[Set exercise] Please copy the lines below exactly, from the first one through the line showing "table_height = 740".

[Supplied material]
__________________________________________________

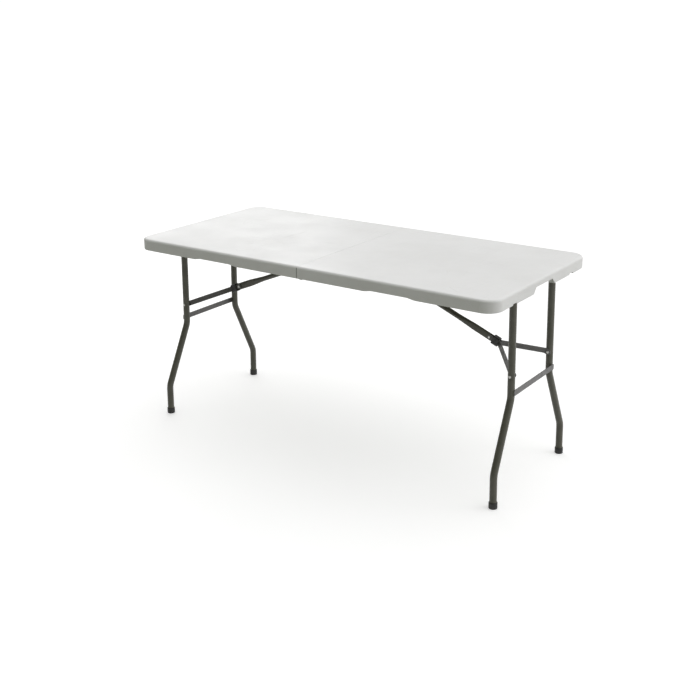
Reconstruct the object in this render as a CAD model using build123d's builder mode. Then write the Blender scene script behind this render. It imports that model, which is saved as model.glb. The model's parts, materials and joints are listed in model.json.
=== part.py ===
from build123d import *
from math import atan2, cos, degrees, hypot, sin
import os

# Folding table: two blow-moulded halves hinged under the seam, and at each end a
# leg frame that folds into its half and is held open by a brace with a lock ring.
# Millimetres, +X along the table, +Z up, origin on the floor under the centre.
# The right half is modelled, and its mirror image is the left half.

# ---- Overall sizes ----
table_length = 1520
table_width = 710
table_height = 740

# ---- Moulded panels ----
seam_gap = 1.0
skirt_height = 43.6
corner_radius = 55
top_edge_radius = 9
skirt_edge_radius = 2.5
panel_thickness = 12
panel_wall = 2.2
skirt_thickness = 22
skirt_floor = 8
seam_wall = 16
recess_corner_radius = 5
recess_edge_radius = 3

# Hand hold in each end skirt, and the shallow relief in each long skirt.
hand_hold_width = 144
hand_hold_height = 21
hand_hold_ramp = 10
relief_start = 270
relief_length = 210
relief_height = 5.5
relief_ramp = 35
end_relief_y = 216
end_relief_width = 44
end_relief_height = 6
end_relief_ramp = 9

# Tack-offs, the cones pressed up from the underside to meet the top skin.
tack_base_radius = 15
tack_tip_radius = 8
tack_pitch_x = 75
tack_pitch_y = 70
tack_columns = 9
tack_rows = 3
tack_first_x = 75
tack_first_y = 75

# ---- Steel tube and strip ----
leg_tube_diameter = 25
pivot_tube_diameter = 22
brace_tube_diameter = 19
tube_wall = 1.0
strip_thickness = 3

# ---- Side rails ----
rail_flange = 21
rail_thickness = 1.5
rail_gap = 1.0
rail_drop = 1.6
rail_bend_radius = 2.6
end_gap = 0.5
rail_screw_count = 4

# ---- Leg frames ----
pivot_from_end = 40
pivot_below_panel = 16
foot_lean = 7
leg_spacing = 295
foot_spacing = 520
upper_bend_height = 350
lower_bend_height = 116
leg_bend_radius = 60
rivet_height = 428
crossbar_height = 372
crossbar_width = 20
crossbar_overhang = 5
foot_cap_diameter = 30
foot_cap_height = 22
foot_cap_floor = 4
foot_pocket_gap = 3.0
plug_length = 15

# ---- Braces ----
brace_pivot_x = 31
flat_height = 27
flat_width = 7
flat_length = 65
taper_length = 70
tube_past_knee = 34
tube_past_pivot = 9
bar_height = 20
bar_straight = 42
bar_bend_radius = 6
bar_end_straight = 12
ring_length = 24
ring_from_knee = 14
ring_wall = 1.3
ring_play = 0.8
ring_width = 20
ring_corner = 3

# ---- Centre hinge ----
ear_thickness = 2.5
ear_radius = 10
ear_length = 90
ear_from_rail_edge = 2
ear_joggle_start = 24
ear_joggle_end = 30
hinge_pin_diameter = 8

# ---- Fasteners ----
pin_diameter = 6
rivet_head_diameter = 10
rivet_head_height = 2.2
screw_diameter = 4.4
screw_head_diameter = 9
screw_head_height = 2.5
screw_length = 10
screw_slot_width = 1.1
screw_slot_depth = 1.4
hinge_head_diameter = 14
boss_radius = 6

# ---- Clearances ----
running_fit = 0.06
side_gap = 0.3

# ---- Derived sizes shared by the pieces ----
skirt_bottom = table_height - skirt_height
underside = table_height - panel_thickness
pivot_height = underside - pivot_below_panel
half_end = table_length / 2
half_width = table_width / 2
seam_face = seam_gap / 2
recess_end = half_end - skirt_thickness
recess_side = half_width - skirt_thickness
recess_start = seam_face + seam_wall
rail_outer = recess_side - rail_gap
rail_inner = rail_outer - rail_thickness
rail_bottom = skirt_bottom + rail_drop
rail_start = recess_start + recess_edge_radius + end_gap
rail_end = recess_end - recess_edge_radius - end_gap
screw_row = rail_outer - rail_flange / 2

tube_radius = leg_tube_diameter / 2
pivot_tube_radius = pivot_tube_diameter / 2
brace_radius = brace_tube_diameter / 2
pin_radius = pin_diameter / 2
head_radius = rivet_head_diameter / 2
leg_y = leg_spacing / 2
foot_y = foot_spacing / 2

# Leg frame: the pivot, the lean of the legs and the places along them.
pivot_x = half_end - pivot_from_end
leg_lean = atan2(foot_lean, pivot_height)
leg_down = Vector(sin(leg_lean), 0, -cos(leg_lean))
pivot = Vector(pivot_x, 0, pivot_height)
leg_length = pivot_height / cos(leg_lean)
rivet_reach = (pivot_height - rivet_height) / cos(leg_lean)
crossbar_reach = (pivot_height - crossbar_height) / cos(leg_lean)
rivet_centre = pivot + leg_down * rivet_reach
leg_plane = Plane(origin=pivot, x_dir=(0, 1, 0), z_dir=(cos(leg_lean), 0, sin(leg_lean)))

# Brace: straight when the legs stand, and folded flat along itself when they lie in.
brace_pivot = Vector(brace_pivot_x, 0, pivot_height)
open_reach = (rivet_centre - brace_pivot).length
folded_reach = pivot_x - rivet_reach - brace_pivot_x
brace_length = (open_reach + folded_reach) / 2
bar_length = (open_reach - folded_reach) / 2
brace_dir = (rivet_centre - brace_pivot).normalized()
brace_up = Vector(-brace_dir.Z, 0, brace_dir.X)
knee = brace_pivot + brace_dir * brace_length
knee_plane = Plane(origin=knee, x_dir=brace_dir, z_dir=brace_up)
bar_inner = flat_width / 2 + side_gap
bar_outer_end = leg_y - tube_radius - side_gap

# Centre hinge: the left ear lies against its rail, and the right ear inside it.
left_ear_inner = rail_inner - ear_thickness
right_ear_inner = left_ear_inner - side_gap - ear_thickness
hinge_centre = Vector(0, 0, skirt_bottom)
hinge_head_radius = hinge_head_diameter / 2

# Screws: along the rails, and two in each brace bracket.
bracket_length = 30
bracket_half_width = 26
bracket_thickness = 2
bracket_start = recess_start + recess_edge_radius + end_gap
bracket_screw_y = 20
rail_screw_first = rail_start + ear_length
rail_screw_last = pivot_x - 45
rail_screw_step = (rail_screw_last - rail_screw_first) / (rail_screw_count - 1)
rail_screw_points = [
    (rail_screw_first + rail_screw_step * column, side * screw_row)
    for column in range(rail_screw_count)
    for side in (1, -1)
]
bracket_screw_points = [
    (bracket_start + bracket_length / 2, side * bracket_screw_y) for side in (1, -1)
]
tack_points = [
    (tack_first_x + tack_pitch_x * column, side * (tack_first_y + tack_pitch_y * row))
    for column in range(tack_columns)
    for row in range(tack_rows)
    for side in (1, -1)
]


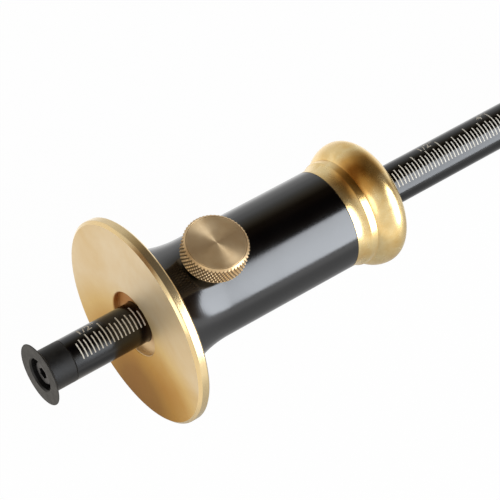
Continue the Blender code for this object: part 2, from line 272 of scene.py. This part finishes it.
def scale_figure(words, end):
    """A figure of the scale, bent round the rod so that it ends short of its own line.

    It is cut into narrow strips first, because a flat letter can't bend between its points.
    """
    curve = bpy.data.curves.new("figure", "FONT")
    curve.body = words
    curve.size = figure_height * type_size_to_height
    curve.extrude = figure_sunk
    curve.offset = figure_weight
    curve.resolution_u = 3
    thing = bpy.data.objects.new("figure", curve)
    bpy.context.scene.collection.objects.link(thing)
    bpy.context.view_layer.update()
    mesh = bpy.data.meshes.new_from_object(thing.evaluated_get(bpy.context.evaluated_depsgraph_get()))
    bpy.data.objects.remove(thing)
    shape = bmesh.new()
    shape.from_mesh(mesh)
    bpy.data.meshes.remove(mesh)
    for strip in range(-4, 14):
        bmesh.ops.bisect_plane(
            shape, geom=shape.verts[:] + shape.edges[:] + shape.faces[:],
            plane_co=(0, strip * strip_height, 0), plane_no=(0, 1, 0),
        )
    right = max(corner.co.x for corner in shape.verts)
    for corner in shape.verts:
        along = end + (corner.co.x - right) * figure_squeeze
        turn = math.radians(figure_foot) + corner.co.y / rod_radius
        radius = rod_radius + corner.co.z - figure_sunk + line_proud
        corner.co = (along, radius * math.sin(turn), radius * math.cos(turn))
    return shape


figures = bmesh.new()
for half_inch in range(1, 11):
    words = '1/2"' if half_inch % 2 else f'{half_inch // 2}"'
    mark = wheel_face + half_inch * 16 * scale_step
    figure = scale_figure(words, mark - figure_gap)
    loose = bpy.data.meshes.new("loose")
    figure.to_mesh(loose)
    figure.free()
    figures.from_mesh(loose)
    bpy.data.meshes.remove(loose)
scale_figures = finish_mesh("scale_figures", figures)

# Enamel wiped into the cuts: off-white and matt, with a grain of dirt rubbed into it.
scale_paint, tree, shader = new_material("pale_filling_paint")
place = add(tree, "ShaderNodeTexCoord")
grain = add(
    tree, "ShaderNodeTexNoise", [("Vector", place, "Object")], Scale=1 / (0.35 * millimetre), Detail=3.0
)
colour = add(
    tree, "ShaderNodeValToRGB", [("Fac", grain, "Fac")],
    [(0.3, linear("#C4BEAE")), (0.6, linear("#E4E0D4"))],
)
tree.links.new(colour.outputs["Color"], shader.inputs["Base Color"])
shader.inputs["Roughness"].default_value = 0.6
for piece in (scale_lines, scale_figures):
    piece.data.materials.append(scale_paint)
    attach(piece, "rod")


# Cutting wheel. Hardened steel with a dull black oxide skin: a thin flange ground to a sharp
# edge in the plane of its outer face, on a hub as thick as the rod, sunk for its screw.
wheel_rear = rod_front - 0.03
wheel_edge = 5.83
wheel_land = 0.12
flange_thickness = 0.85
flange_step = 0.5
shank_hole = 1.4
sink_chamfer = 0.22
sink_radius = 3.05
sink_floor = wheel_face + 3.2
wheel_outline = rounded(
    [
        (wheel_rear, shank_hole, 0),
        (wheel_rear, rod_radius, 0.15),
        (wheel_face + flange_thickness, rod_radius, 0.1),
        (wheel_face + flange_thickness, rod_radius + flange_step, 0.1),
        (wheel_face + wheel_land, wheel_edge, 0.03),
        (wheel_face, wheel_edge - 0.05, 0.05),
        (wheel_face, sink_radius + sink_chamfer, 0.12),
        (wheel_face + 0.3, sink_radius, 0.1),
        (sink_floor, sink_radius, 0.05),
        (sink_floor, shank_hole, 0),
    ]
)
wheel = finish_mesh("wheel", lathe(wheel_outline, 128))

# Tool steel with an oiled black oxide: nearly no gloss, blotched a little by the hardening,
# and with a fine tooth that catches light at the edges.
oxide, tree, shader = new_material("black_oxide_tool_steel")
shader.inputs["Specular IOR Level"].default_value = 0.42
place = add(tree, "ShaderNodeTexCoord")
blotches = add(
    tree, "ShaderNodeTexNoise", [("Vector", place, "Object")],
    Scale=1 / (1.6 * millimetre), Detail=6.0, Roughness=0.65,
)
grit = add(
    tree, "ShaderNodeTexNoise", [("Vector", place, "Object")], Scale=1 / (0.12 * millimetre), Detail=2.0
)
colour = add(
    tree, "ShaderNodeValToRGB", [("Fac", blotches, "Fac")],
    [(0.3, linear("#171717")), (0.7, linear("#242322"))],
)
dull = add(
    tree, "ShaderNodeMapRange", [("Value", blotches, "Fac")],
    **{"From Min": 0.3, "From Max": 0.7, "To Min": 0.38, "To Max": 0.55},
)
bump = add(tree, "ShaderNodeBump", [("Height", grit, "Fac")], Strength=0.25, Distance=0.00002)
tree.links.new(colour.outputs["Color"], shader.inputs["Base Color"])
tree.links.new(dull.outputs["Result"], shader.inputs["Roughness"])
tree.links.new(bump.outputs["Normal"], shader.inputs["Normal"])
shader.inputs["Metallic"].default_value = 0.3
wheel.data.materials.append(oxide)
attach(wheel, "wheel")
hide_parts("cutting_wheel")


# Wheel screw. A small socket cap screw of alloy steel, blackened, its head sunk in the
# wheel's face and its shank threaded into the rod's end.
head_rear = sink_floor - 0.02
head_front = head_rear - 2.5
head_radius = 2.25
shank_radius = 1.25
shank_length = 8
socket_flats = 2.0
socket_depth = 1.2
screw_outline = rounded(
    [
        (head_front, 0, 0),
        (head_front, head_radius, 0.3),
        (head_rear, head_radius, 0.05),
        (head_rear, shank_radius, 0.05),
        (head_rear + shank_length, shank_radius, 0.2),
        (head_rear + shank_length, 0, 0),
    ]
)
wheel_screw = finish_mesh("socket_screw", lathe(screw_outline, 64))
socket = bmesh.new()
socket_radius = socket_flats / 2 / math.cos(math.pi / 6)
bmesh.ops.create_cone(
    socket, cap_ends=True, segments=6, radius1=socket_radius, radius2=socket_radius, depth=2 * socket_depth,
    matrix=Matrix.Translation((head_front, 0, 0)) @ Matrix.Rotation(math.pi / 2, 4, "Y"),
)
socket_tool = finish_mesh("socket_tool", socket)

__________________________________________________

[Correct response]
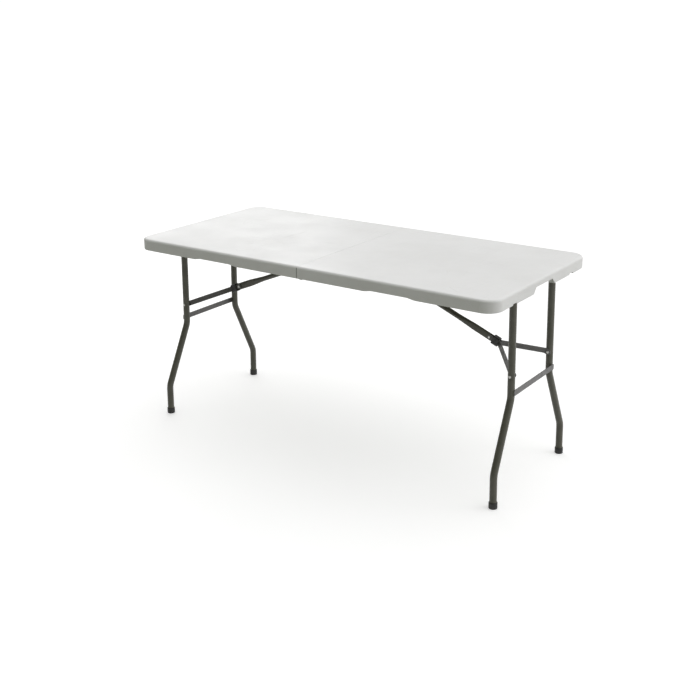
Reconstruct the object in this render as a CAD model using build123d's builder mode. Then write the Blender scene script behind this render. It imports that model, which is saved as model.glb. The model's parts, materials and joints are listed in model.json.
=== part.py ===
from build123d import *
from math import atan2, cos, degrees, hypot, sin
import os

# Folding table: two blow-moulded halves hinged under the seam, and at each end a
# leg frame that folds into its half and is held open by a brace with a lock ring.
# Millimetres, +X along the table, +Z up, origin on the floor under the centre.
# The right half is modelled, and its mirror image is the left half.

# ---- Overall sizes ----
table_length = 1520
table_width = 710
table_height = 740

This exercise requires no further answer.